Derbyshire played 22 games in the County Championship, one match against Cambridge University and one match against the touring New Zealanders and won seven first class matches altogether. Kim Barnett was captain for his seventh  season. With dry conditions, the reduced size of the seam on the cricket ball and the extension of four-day cricket, the 1990 English cricket season was batsmen-friendly allowing them to build huge scores. Kim Barnett scored five centuries in the first class game and two in one-day events to make him top scorer. John Morris scored six centuries in first class and one in the one day game, and in both matches against Yorkshire three Derbyshire players made centuries.
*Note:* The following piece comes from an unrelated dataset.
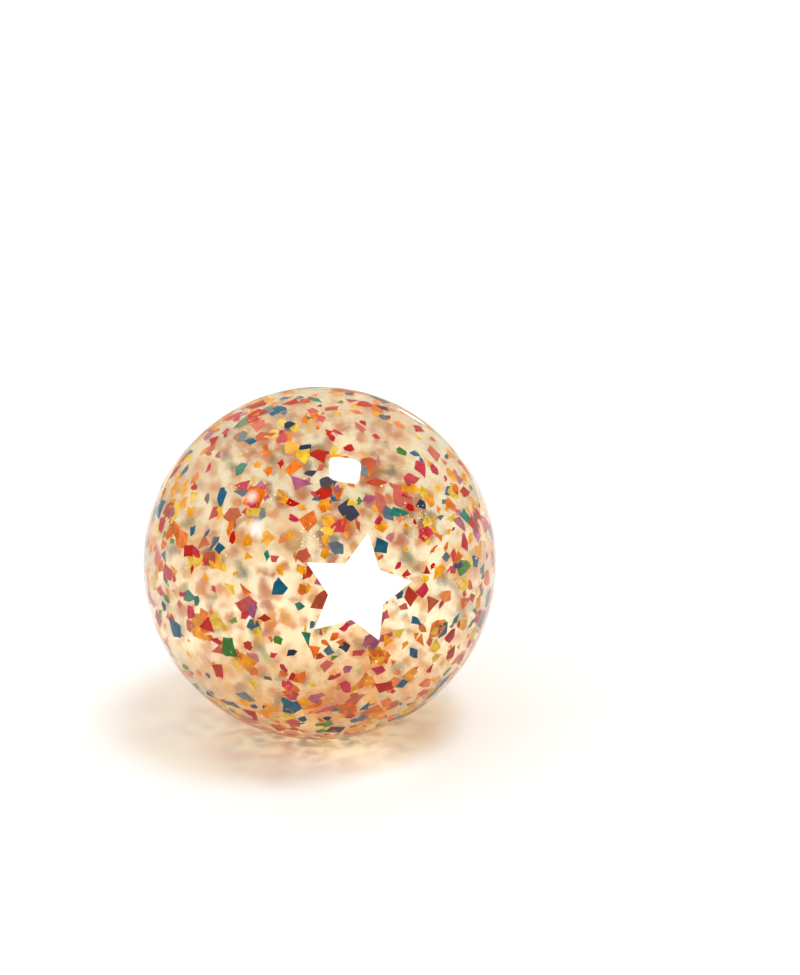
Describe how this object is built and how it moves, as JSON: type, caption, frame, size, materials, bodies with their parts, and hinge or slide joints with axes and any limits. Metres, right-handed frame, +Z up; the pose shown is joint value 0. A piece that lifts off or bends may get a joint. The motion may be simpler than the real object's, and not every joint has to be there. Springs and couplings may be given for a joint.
{
  "type": "confetti play ball",
  "caption": "Inflated ball of clear soft vinyl with coloured confetti flakes cast into its wall, a plain white star sticker on the front and an air valve stopper at the back.",
  "frame": {"origin": "middle of the small flat patch that the ball stands on", "axes": "+Z up, through the middle of the ball; the star faces -Y, a little to the right; +X to the right as seen from the front"},
  "size_m": [0.15, 0.1506, 0.1493],
  "materials": {
    "clear_vinyl": "clear, faintly cream, glossy outside and a little hazy inside",
    "milky_vinyl": "milky, satin",
    "white_film": "opaque white film, satin",
    "red_flake": "dyed film",
    "orange_flake": "dyed film",
    "amber_flake": "dyed film",
    "yellow_flake": "dyed film",
    "pink_flake": "dyed film",
    "mauve_flake": "dyed film",
    "blue_flake": "dyed film",
    "navy_flake": "dyed film",
    "teal_flake": "dyed film",
    "green_flake": "dyed film"
  },
  "bodies": {
    "root": {"ball": "clear_vinyl", "valve_stopper": "milky_vinyl", "star_sticker": "white_film"}
  },
  "joints": []
}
Ian Bishop took most wickets in the first class game at 59. Derbyshire had six wins in the championship but ended twelfth as on several occasions Barnett chose to make a (losing) game of it rather than playing for a draw. He declared against New Zealand on 30 for no wicket, declared at 250 behind against Leicestershire and chose not to play a second innings against Warwickshire. This emphasis on a faster game paid dividends in the Refuge Assurance League when Derbyshire won twelve matches to win the league for the first time. However they left both the Benson & Hedges Cup and the NWB Trophy in the early stages. Two Derbyshire records were set in the one day competitions. The opening partnership of Morris and Barnett against Somerset was a record 232 runs.  Against Hampshire they made their lowest score of 61.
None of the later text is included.